Young tearing an ACL and patellar tendon in November 2021 stalled his career. The former Defensive Rookie of the Year missed 22 straight games because of the injury and returned in a limited role late last season. Young was amid an unproductive second season when he went down in 2021 as well, giving the Commanders a tough ask when it came to greenlighting a fully guaranteed $17.45MM for 2024.
This could set up a Sweat-or-Young scenario regarding an extension. Sweat has offered more consistency, via his 29 career sacks and seven career games missed (all in 2021), with Young’s rookie-year showing offering a glimpse at a higher ceiling. But the former No. 2 overall pick is far removed from that 2020 NFL introduction. He will need to show the Commanders’ new ownership he has recovered from that knee malady.
It should be expected at least one of Washington’s D-ends will be back next year; the team will have the franchise tag at its disposal. But a Sweat extension opens the door to Young staying — provided he displays full health and shows the form from his rookie season — via the tag and at least one more year with the four-first-rounder D-line arrangement.
Top 10 cap charges for 2023:
- Jonathan Allen, DT: $21.44MM
- Curtis Samuel, WR: $13MM
- Charles Leno, LT: $12.5MM
- Kendall Fuller, CB: $11.63MM
- Montez Sweat, DE: $11.5MM
- Terry McLaurin, WR: $11.03MM
- Chase Young, DE: $10.99MM
- Logan Thomas, TE: $8.68MM
- Daron Payne, DT: $8.61MM
- Jacoby Brissett, QB: $8.5MM
Washington will redeploy an intriguing skill-position corps around Howell, with their Antonio Gibson–Brian Robinson tandem supplementing the McLaurin-Samuel-Jahan Dotson receiving crew. McLaurin’s preseason turf toe injury injects some concern into this setup, but if the team’s longtime WR1 is ready to go soon, the Commanders will see what they have in Howell. Though, their offensive line bears monitoring.
Del Rio’s defense bounced back last season, finishing as a top-seven unit in points and yards allowed. Given the uncertainty on offense, the Commanders will likely need a similar effort this year. Their prized quartet of D-linemen being together again should strengthen Del Rio’s unit. It seems improbable Rivera could survive a fourth straight .500-or-worse season, especially with new ownership in place. Howell’s progress will undoubtedly determine if the former NFC champion HC can stave off a second firing at the hands of a new owner.
Their OL was horrible for Wentz LY.
It’s a make or break for Rivera. No playoffs should equal a new coach next year.

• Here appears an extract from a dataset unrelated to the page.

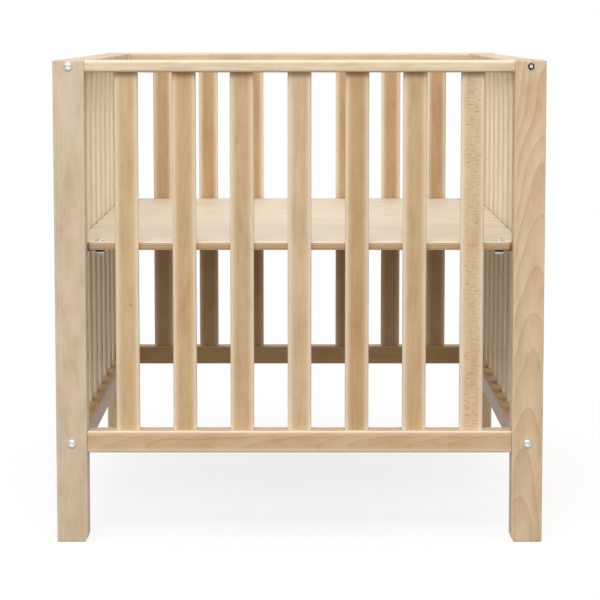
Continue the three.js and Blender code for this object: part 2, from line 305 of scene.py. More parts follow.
def block(place, size):
    """A square-cut tool for mortises and tenons."""
    half = Vector(size) / 2
    rings = []
    for z in (-half.z, half.z):
        corners = ((-half.x, -half.y), (half.x, -half.y), (half.x, half.y), (-half.x, half.y))
        rings.append([(place[0] + x, place[1] + y, place[2] + z) for x, y in corners])
    return loft("tool_block", rings)


def drill(start, end, radius):
    """A round tool from start to end."""
    start, end = Vector(start), Vector(end)
    turn = (end - start).to_track_quat("Z", "Y")
    sides = 32
    rings = []
    for z in (0, (end - start).length):
        ring = []
        for i in range(sides):
            angle = 2 * math.pi * i / sides
            ring.append(start + turn @ Vector((radius * math.cos(angle), radius * math.sin(angle), z)))
        rings.append(ring)
    return loft("tool_drill", rings)


def write_values(mesh, name, kind, domain, values):
    """Stores one value or vector for each point or face of a mesh, under a name."""
    field = {"FLOAT": "value", "FLOAT_VECTOR": "vector", "FLOAT_COLOR": "color"}[kind]
    mesh.attributes.new(name, kind, domain).data.foreach_set(field, values)


def saw_from_log(piece, width, depth, length, edge, **sawing):
    """Notes where each point of a bar lay in its log, with its colour, end grain and the painted highlights
    on its edges.
    depth_in_log is from the pith, turn 0 puts the rings flat to the wide face, and the leans
    are the slope of the pith to the bar. Values not given are drawn from the piece's name."""
    draw = random.Random(piece.name)
    chosen = {
        "depth_in_log": draw.uniform(0.06, 0.16),
        "aside": draw.uniform(-0.03, 0.03),
        "turn": draw.uniform(-0.9, 0.9),
        "lean": draw.uniform(-0.03, 0.03),
        "side_lean": draw.uniform(-0.02, 0.02),
        "start": draw.uniform(0.0, 40.0),
        "colour": draw.choice(["d4b589", "d0ae80", "d6b78e", "ccab7d", "d2b186"]),
        "rays": draw.uniform(-1.0, 0.2),
        "figure": draw.uniform(0.25, 0.7),
        "painted_edge_highlight": 0.0,
        "knot": None,
    }
    chosen.update(sawing)
    turn = Matrix.Rotation(chosen["turn"], 2)
    places, knots, edges, margins = [], [], [], []
    for vertex in piece.data.vertices:
        x, y, z = vertex.co
        across = turn @ Vector((x, y))
        places += [
            across.x + chosen["aside"] + chosen["side_lean"] * z,
            across.y + chosen["depth_in_log"] + chosen["lean"] * z,
            z + chosen["start"],
        ]
        knots += list(vertex.co - Vector(chosen["knot"])) if chosen["knot"] else [1, 1, 1]
        # Across the width, and the strength of the painted edge highlight.
        margins += [x / (width / 2), chosen["painted_edge_highlight"], 0]
        # Where on a rounded edge the point sits, for the painted highlight there.
        over_x = max(0.0, abs(x) - (width / 2 - edge))
        over_y = max(0.0, abs(y) - (depth / 2 - edge))
        on_curve = over_x > 0 and over_y > 0 and abs(z) < length / 2 + edge
        edges.append(math.sin(2 * math.atan2(over_y, over_x)) if on_curve else 0.0)
    ends = [1.0 if abs(face.normal.z) > 0.95 else 0.0 for face in piece.data.polygons]
    write_values(piece.data, "log_place", "FLOAT_VECTOR", "POINT", places)
    write_values(piece.data, "from_knot", "FLOAT_VECTOR", "POINT", knots)
    write_values(piece.data, "margin", "FLOAT_VECTOR", "POINT", margins)
    write_values(piece.data, "eased_edge", "FLOAT", "POINT", edges)
    write_values(piece.data, "rays", "FLOAT", "POINT", [chosen["rays"]] * len(edges))
    write_values(piece.data, "figure", "FLOAT", "POINT", [chosen["figure"]] * len(edges))
    colours = list(linear(chosen["colour"])) * len(edges)
    write_values(piece.data, "ground_colour", "FLOAT_COLOR", "POINT", colours)
    write_values(piece.data, "end_grain", "FLOAT", "FACE", ends)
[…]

I do not think it’s even that, Rivera is out after this year, win or loss. Did you hear the comment when he said that he never watched Sam Howell in practice and he admitted he had no idea that Howell was talented at the QB position? He is out of touch with his own team.

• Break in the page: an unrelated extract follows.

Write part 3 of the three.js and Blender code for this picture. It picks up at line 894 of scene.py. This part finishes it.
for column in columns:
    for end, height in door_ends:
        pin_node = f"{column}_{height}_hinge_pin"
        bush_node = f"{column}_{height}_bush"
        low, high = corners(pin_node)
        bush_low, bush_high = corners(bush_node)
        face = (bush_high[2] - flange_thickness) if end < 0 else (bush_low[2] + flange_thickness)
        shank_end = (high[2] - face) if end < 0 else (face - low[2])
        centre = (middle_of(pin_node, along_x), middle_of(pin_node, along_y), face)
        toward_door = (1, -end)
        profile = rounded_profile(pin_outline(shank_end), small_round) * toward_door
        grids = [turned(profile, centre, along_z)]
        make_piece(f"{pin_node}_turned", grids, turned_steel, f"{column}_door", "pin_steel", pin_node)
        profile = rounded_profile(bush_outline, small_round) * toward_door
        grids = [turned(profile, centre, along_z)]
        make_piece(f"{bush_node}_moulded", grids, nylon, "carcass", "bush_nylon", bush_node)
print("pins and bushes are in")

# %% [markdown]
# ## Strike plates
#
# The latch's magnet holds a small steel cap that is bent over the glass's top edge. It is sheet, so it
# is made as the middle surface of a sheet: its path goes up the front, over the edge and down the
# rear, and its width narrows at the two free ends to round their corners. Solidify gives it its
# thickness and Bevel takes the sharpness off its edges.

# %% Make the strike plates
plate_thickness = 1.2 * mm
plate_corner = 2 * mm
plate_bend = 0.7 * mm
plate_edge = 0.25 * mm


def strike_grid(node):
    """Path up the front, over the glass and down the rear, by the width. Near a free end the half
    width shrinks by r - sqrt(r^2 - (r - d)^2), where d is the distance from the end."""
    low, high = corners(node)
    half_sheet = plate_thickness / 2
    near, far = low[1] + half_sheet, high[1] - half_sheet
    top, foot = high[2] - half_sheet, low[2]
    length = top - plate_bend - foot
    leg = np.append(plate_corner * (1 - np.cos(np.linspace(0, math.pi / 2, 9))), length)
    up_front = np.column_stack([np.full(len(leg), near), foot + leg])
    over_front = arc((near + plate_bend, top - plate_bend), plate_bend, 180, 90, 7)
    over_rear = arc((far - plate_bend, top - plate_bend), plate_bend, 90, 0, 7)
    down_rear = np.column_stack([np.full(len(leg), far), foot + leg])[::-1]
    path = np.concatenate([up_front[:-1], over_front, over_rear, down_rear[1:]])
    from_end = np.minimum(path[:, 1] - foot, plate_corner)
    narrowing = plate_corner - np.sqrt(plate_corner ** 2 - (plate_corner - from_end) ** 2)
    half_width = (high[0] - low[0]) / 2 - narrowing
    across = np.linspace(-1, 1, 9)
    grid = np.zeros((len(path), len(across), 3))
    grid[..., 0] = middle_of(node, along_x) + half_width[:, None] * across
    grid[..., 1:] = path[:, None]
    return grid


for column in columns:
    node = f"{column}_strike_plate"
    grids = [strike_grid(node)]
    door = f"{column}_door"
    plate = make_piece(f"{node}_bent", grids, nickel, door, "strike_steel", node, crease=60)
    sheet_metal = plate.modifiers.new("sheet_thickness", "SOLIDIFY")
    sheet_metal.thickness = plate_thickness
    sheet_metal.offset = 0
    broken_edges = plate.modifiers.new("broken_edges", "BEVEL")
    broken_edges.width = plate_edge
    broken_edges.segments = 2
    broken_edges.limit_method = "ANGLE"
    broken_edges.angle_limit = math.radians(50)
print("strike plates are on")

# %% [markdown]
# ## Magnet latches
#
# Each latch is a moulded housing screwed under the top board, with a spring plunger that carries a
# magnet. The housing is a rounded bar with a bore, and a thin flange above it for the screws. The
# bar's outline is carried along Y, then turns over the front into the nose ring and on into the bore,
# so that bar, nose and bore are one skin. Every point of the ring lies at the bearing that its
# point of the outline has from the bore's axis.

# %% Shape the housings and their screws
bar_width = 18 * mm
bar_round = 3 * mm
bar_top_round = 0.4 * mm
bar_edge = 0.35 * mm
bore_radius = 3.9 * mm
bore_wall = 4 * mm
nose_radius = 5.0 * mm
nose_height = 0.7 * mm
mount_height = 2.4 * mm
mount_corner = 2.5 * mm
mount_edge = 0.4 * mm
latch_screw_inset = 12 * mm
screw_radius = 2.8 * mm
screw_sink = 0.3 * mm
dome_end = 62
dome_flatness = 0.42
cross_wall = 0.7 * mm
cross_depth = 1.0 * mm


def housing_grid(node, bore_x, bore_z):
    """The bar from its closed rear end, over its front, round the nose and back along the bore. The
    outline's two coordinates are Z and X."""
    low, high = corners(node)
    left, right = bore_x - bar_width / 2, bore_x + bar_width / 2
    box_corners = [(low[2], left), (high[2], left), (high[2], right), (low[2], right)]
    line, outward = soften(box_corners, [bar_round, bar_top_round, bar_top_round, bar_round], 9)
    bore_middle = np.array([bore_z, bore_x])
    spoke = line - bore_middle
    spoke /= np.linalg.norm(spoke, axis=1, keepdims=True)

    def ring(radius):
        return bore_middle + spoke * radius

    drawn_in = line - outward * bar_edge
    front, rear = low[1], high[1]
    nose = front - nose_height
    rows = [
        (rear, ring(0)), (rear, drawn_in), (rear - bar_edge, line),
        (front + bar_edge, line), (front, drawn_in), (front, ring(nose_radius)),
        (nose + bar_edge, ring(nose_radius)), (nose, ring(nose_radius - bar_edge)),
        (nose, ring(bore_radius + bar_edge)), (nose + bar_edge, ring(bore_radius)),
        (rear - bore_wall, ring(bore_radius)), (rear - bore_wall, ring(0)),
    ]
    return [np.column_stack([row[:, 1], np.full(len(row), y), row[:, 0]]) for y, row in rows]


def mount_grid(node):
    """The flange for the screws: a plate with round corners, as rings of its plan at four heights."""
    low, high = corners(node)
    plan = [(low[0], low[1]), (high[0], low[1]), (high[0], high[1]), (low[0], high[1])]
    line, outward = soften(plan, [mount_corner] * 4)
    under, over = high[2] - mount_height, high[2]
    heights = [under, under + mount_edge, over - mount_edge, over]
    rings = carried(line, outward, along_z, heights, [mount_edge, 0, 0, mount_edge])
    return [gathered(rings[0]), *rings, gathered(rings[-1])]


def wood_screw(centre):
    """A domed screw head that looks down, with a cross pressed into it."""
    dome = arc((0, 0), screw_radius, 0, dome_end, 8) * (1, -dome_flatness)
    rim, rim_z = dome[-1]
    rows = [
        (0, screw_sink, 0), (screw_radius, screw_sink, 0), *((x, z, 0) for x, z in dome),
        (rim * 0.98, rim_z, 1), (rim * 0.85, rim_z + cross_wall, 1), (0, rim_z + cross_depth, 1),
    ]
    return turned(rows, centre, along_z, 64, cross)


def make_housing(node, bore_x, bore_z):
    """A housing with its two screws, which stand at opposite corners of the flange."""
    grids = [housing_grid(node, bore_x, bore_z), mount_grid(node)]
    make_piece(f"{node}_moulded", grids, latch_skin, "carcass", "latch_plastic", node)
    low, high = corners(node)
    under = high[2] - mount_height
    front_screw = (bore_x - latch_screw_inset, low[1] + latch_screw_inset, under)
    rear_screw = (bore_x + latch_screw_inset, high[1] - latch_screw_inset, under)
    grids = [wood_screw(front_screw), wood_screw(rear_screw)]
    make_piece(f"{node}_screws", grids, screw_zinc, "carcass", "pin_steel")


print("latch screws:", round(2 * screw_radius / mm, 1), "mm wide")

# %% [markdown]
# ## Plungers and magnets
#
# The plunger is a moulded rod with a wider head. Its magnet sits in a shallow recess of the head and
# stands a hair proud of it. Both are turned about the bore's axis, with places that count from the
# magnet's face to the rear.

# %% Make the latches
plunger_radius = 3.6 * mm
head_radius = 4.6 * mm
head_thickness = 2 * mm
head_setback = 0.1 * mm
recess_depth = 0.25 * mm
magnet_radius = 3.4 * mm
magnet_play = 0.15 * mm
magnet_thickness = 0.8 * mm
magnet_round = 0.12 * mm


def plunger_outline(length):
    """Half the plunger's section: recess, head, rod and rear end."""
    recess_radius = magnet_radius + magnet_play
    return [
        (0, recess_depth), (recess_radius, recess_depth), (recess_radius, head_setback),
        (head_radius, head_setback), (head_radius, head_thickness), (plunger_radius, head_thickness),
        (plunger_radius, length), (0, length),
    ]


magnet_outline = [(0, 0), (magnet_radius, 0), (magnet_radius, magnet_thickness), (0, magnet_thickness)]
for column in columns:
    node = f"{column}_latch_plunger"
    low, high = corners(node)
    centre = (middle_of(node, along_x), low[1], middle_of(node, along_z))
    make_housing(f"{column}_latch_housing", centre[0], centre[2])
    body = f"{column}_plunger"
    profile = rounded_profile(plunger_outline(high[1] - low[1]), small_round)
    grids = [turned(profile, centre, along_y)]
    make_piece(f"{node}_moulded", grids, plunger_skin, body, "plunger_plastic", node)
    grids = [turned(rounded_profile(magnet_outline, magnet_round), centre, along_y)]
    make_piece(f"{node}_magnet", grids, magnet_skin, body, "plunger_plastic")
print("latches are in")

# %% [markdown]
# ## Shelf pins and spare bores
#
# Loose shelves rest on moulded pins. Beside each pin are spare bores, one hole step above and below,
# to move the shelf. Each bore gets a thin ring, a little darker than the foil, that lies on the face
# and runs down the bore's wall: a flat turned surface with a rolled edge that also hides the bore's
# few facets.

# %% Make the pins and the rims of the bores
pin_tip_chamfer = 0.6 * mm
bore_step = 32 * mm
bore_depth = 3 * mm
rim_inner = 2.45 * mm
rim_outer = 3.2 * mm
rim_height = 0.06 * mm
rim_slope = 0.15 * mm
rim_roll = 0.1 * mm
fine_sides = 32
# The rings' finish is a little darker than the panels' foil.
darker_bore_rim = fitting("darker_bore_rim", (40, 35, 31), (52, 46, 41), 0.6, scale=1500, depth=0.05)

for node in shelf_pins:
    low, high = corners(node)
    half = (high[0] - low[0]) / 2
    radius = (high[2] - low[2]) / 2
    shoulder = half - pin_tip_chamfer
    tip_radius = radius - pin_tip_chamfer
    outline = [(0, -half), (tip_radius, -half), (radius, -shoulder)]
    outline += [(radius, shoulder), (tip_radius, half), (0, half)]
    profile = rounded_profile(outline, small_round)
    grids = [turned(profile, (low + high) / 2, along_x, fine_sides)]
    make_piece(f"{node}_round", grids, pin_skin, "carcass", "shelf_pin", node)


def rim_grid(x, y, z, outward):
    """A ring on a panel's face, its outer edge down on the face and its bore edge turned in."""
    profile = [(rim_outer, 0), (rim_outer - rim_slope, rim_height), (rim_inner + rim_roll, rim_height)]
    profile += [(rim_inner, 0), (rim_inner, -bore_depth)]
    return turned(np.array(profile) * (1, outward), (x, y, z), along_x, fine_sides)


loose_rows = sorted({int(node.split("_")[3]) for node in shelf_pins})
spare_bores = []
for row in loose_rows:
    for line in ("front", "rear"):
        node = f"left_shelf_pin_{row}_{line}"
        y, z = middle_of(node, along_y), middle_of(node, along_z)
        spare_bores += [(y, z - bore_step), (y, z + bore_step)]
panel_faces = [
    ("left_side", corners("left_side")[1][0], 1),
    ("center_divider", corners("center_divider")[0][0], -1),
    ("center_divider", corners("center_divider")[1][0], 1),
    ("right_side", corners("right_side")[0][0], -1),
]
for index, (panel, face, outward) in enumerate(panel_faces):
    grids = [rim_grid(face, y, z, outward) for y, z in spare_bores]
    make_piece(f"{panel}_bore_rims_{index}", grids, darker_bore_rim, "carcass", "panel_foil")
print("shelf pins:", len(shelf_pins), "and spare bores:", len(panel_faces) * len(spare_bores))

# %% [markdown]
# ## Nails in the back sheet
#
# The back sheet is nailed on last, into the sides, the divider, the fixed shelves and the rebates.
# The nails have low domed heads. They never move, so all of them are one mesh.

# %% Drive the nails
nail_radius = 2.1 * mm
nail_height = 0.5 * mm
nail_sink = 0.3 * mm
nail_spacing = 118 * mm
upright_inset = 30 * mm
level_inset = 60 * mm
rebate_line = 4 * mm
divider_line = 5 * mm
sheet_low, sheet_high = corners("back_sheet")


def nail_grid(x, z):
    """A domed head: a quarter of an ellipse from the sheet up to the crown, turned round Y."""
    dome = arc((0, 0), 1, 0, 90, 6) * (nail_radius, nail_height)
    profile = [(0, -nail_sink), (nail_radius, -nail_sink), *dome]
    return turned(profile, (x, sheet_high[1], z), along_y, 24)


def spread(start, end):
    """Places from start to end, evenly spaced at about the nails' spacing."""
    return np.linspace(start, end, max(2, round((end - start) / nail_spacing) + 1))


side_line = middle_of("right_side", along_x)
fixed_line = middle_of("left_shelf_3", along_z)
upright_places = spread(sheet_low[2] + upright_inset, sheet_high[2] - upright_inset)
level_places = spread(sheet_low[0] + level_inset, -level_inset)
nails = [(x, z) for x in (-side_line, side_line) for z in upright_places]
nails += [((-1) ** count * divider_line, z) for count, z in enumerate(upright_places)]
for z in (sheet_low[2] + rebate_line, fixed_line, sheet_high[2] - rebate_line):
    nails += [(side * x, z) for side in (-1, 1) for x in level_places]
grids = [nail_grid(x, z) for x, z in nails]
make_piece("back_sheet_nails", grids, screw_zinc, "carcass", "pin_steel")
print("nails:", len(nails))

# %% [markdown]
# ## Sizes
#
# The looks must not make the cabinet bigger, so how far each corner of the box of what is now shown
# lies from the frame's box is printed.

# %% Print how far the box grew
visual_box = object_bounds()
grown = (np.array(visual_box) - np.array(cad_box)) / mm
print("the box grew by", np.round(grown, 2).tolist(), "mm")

New owners want to gut this organization from bow to stern. The coaching staff is gone, and that stupid COMMANDERS team name is being re-branded/reworked as we speak.

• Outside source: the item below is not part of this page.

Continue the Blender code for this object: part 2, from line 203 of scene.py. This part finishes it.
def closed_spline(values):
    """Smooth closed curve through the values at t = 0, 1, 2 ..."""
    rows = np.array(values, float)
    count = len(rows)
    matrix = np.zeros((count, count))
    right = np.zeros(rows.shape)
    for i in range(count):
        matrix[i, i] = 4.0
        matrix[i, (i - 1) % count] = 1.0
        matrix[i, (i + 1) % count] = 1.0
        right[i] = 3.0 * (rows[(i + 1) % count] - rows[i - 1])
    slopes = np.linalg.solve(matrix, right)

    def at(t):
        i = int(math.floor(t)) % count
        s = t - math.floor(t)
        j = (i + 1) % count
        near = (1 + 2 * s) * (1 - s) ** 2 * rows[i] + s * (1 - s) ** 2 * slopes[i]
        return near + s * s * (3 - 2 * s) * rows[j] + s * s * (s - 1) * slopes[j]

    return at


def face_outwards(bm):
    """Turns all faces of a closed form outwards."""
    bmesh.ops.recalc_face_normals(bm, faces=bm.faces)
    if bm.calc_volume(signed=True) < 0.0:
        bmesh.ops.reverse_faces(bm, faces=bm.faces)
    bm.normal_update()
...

I’m a fan of Ron so I’m going to come to his defense and state that there is really no need for him to be monitoring Howell in practice. There are at least half a dozen coaching assistants who are assigned in one way or another to helping with the development of the teams QBs. It’s basically the same setup on all NFL staffs now and other head coaches don’t have time to monitor the progress of every roster player they have either. New ownership always leads to sweeping changes and Ron will probably be part of that but he shouldn’t be unemployed for long…he’s a solid coach.